De Palma est souvent critiqué pour son formalisme, son manque de profondeur, privilégiant sa virtuosité au propos. Ses moins bons films sont clairement ceux où il signe le scénario, ainsi que ceux dont le casting n'est pas à la hauteur.
Ici, ces défauts sont largement minorés, grâce à une histoire ancrée dans la réalité ( le récit d'un procureur de New York ) et un acteur au sommet de son jeu,Pacino. Le film s'élève à un lyrisme de bon aloi pour se hisser au rang de superbe tragédie contemporaine sur grand écran.
La scène inaugurale dans le tribunal, d'une redoutable intensité, faisant suite au prologue tragique, pose le film sur les rails de la Grande Fatalité.
Là où Scarface dépeignait en le détournant le "rêve américain" version gangster cubain, Carlito's Way trace l'implacable Destin d'un criminel endurci portoricain, qui à trop respecter le code de l'honneur qui remplace la Loi dans la rue, se retrouve entraîné dans le classique engrenage latin de la Vendetta.
L'Amérique des rues de New York, où tes potes ne sont pas tes potes, où juifs, portoricains, italiens, wasps, gangsters, avocats flics et procureurs se font la guerre sans fin, assoiffés d'argent facile, de pouvoir, de sexe et de domination, aura raison de Carlito et ses principes.

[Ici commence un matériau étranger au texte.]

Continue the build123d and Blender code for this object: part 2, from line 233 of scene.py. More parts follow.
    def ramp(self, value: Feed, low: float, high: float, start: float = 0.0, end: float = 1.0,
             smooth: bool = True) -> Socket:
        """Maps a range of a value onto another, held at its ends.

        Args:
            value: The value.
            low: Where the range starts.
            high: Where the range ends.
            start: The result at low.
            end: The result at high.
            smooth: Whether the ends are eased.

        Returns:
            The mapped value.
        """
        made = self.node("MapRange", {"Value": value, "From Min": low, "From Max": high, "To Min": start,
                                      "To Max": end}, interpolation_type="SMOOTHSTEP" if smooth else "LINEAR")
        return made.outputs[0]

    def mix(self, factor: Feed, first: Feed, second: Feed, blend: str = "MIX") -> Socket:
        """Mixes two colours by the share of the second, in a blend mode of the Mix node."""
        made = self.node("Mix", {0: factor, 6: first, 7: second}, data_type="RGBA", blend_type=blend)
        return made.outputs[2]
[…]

Peu après les Affranchis, De Palma signe un film autrement plus juste sur l' évolution de la criminalité aux EU à cette époque, un changement d'ère qui fait des ravages dans les rangs de petits soldats comme Carlito.
De Palma réussit le tour de force de mêler références au film noir, propos réaliste à la façon Nouvel Vague, et sens latin du Tragique. En 1993, le cinéaste est la veille d'imploser en plein vol après le méga succès de Mission Impossible. Saluons le petit maître quand il tenait encore bien la barre de son navire....
Alors que tout est parfait, pourquoi le 10 n 'est pas de mise ?
Parce que le cinéaste ne prend aucun risque, parce que nous savons dès le début que nous avons affaire à un grand film, sans qu'il sache se départir de sa soif d'épater en citant ses Maîtres.
Oser, un mot qui n 'appartenait déjà plus au vocabulaire de Brian à l'orée des années 90 ...
PS: suis-je le seul à penser que la dernière demi-heure du film est sa plus grande réussite cinématographique, filmage, montage, effets visuels, musique de fin, jeux d'acteurs, convergences etc....Il y a TOUT, c'est pas compliqué, et je ne sais pas si un seul cinéaste vivant est capable de faire aussi "bien".